Davis has another questionable accomplishment to his credit. According to the Washington Post, he "helped arrange an introduction in 2006 between McCain and a Russian billionaire whose suspected links to anti-democratic and organized-crime figures are so controversial that the U.S. government revoked his visa." No one has suggested that McCain ever did any improper favors for Oleg Deripaska, the billionaire in question who just happens to be, again according to the Washington Post, "one of the richest men in Russia and a close ally of President Vladimir Putin." Nevertheless, the very fact that McCain had dinner and drinks, that is, "palled around," with the controversial Deripaska at least once less than three years ago at an exclusive Swiss resort (seven months later, in August 2006, McCain allegedly had dinner again with Deripaska and Davis in Montenegro) is at least as noteworthy as what Colin Powell has called Barack Obama's "very, very limited relationship" with Bill Ayers on the board of a respected Republican-funded educational foundation in Chicago.

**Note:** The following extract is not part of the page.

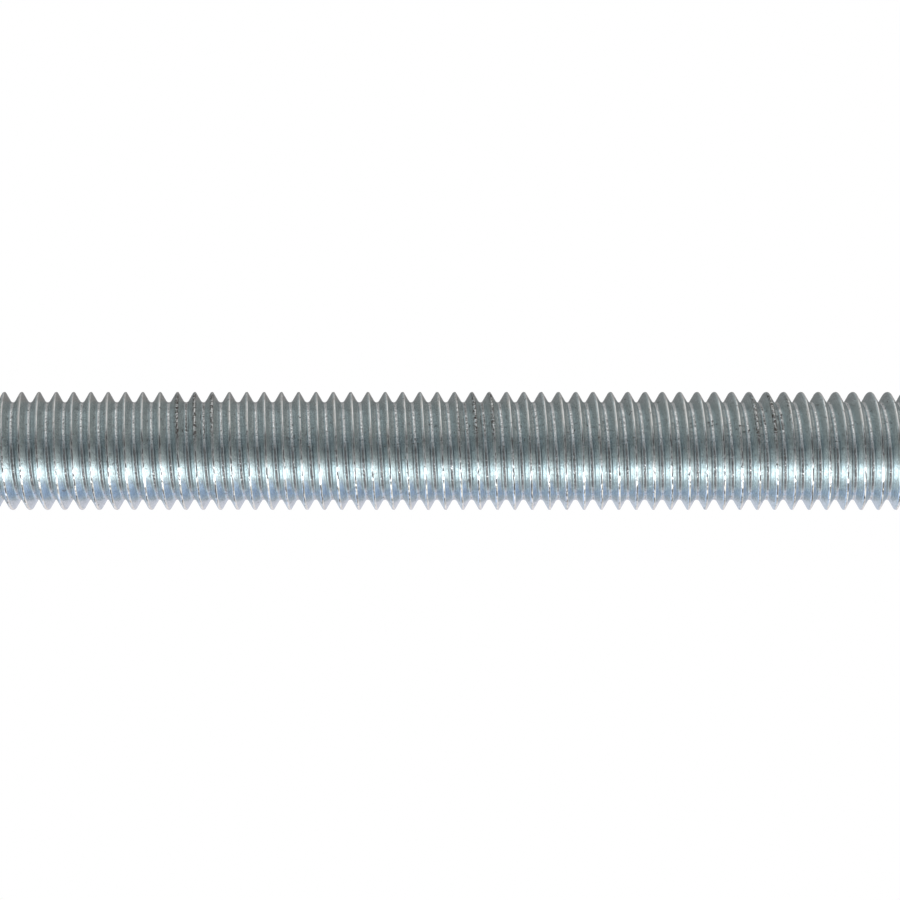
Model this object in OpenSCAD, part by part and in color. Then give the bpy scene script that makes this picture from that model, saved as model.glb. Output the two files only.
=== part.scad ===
// Fully threaded steel rod with a right-hand metric thread, M12 x 1.75.
// The thread runs from end to end, and both ends are cut square and chamfered.
// The rod stands on one end: +Z is its axis and the origin is the middle of the lower end face.

/* [Rod] */
// Length from end face to end face
rod_len = 100; // [10:0.5:110]
// Diameter over the thread crests
crest_d = 11.94; // [8:0.02:20]

/* [Thread] */
// Distance along the axis from one crest to the next
pitch = 1.75; // [1:0.05:2.5]
// Angle between the two flanks of a groove
flank_angle = 60; // [50:1:70]
// Width of the flat left on each crest, along the axis
crest_w = 0.2; // [0.1:0.01:0.3]
// Width of the flat at the bottom of each groove, along the axis
root_w = 0.34; // [0.1:0.01:0.4]

/* [Ends] */
// Slope of the end chamfers, measured from the end face
chamfer_angle = 45; // [30:1:60]
// How far inside the thread root the chamfers begin
chamfer_inset = 0.1; // [0:0.05:1]

/* [Smoothness] */
// Most triangles in the thread, from which the sides of a turn follow
thread_facets = 12000; // [5000:500:12000]
// Sides of the round cut at each end
end_sides = 72; // [32:4:96]

/* [Hidden] */

zinc_colour = [0.70, 0.74, 0.78];

crest_r = crest_d / 2;
flank_w = (pitch - crest_w - root_w) / 2;
thread_depth = flank_w / tan(flank_angle / 2);
root_r = crest_r - thread_depth;

// One pitch of the thread's outline as radius and rise, from the lower edge of a crest upwards
OUTLINE = [
    [crest_r, 0],
    [crest_r, crest_w],
    [root_r, crest_w + flank_w],
    [root_r, crest_w + flank_w + root_w]
];
turn_rows = len(OUTLINE);

// The thread starts below the rod and ends above it, and the blank trims it to length
overrun_turns = 1.5;
turns = ceil(rod_len / pitch) + 2;
rows = turns * turn_rows;

// Each side of a turn has two triangles in every row
facets_a_side = 2 * rows;
// The sides come in fours, so that one falls on each axis
turn_sides = 4 * floor(thread_facets / facets_a_side / 4);
last_side = turn_sides - 1;

end_r = root_r - chamfer_inset;
// The blank stands clear of the crests, so that only its ends cut the thread
blank_clearance = 0.5;
blank_r = crest_r + blank_clearance;
chamfer_rise = (blank_r - end_r) * tan(chamfer_angle);

// Point of the thread's surface on one side of a turn, at one row of the outlines above each other
function thread_point(side, row) =
    let (
        spot = OUTLINE[row % turn_rows],
        turn = floor(row / turn_rows) + side / turn_sides - overrun_turns,
        angle = 360 * side / turn_sides
    )
    [spot[0] * cos(angle), spot[0] * sin(angle), pitch * turn + spot[1]];

// Number of that point. Past the last side the thread goes on at side 0, one turn higher
function point_number(side, row) =
    side < turn_sides ? side * (rows + 1) + row : row + turn_rows;

// Triangles from a middle point to each edge of a closed loop of points
function fan(hub, loop) =
    [for (i = [0 : len(loop) - 1]) [hub, loop[i], loop[(i + 1) % len(loop)]]];

// The endless thread, as a solid bar with a helical surface
module thread() {
    surface = [
        for (side = [0 : last_side])
            for (row = [0 : rows])
                thread_point(side, row)
    ];
    hubs = [
        [0, 0, -overrun_turns * pitch],
        [0, 0, (turns - overrun_turns + 1) * pitch]
    ];
    bottom_hub = len(surface);
    top_hub = bottom_hub + 1;

    // Strips between one side and the next; the last side stops a turn short, below side 0
    strips = [
        for (side = [0 : last_side])
            for (row = [0 : (side < last_side ? rows : rows - turn_rows) - 1])
                [
                    point_number(side, row),
                    point_number(side, row + 1),
                    point_number(side + 1, row + 1),
                    point_number(side + 1, row)
                ]
    ];
    bottom_loop = [
        for (side = [0 : last_side]) point_number(side, 0),
        for (row = [turn_rows : -1 : 1]) point_number(0, row)
    ];
    top_loop = [
        for (row = [rows - turn_rows : rows]) point_number(last_side, row),
        for (side = [last_side - 1 : -1 : 0]) point_number(side, rows)
    ];

    polyhedron(
        points = concat(surface, hubs),
        faces = concat(strips, fan(bottom_hub, bottom_loop), fan(top_hub, top_loop))
    );
}

// The bar before threading, with its chamfered ends
module blank() {
    rotate_extrude($fn = end_sides)
        polygon([
            [0, 0],
            [end_r, 0],
            [blank_r, chamfer_rise],
            [blank_r, rod_len - chamfer_rise],
            [end_r, rod_len],
            [0, rod_len]
        ]);
}

module threaded_rod() {
    color(zinc_colour)
        intersection() {
            thread();
            blank();
        }
}

threaded_rod();
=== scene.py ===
import math

import bmesh
import bpy
from mathutils import Matrix, Vector


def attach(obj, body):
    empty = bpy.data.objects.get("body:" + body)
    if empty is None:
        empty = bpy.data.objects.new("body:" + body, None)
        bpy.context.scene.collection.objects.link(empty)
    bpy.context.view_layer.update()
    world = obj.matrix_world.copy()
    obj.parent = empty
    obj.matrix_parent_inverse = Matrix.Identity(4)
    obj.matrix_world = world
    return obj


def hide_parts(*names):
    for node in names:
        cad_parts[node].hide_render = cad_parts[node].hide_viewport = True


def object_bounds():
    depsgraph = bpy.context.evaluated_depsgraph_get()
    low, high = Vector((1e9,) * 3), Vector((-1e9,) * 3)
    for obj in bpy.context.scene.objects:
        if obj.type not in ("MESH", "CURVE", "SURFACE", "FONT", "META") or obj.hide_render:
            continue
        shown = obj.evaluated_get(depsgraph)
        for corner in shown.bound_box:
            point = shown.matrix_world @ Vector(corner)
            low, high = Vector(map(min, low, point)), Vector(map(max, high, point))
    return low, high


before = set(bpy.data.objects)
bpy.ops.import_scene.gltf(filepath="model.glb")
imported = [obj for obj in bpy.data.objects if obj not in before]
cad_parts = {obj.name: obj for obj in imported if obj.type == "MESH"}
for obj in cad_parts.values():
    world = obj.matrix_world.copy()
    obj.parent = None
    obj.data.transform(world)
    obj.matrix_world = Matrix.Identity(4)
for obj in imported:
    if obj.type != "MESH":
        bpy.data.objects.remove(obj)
cad_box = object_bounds()


# The rod is one bar of mild steel, M12 x 1.75. Its thread is rolled from end to end between dies, which
# press the groove in and squeeze the steel up into the crests.
# The bar is then cut to length, and its ends are turned square with a chamfer.
MM = 0.001

# Sizes of the rod in millimetres, in which it is drawn
PITCH = 1.75
CREST_WIDTH = 0.2
ROOT_WIDTH = 0.34
FLANK_SLOPE = math.radians(30)
CHAMFER_INSET = 0.1
LOWER_ROUNDING = 0.11
UPPER_ROUNDING = 0.04
CREST_SEGMENTS = 3
ROOT_SEGMENTS = 3
SIDES_OF_A_TURN = 96
CHAMFER_SIDES = 192
# The thread starts below the foot, and the blank is wider than the crests
THREAD_START = -1.5 * PITCH
BLANK_SPARE = 0.5
# Points closer than this become one
WELD = 0.002
SHARP_ANGLE = math.radians(35)

low, high = (corner / MM for corner in cad_box)
rod_length = high.z - low.z
crest_radius = (high.x - low.x) / 2
flank_width = (PITCH - CREST_WIDTH - ROOT_WIDTH) / 2
root_radius = crest_radius - flank_width / math.tan(FLANK_SLOPE)
end_radius = root_radius - CHAMFER_INSET
turns = math.ceil(rod_length / PITCH) + 2


def link(thing):
    """Puts a new object into the scene."""
    bpy.context.scene.collection.objects.link(thing)
    return thing


def finished(mesh, name):
    """The mesh as an object of its own, with its place in its mesh."""
    data = bpy.data.meshes.new(name)
    mesh.to_mesh(data)
    mesh.free()
    return link(bpy.data.objects.new(name, data))


def everything(mesh):
    """All points, edges and faces of a mesh."""
    return mesh.verts[:] + mesh.edges[:] + mesh.faces[:]


def only(kind, geometry):
    """The pieces of one kind among the geometry."""
    return [piece for piece in geometry if isinstance(piece, kind)]


def chain(mesh, points):
    """New points in the XZ plane, joined one after the other."""
    made = [mesh.verts.new((radius, 0, height)) for radius, height in points]
    for start, end in zip(made, made[1:]):
        mesh.edges.new((start, end))
    return made


def round_corner(mesh, corner, reach, segments):
    """Rounds one corner of a chain over a given reach to each side."""
    bmesh.ops.bevel(
        mesh, geom=[corner], offset=reach, segments=segments,
        profile=0.5, affect="VERTICES", material=-1,
    )


def draw_groove(mesh):
    """Draws one pitch of the thread's outline, from the middle of one flank to the next like it."""
    mid_radius = (crest_radius + root_radius) / 2
    root = THREAD_START + CREST_WIDTH + flank_width
    start, *corners, end = chain(mesh, [
        (mid_radius, THREAD_START - flank_width / 2),
        (crest_radius, THREAD_START),
        (crest_radius, THREAD_START + CREST_WIDTH),
        (root_radius, root),
        (root_radius, root + ROOT_WIDTH),
        (mid_radius, THREAD_START + PITCH - flank_width / 2),
    ])
    round_corner(mesh, corners[0], LOWER_ROUNDING, CREST_SEGMENTS)
    round_corner(mesh, corners[1], UPPER_ROUNDING, CREST_SEGMENTS)
    for corner in corners[2:]:
        round_corner(mesh, corner, ROOT_WIDTH / 2, ROOT_SEGMENTS)
    bmesh.ops.remove_doubles(mesh, verts=mesh.verts, dist=WELD)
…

At last week's debate, Barack Obama told us that he would look for guidance and advice to individuals like Warren Buffett, Paul Volcker, Joe Biden, and Richard Lugar, the ranking Republican on the Senate Foreign Relations Committee. We must assume that Phil Gramm, Randy Scheunemann, Charlie Black, Rick Davis and Nancy Pfotenhauer would figure prominently in a McCain-Palin administration. Is there anything else anyone needs to know before going into the voting booth?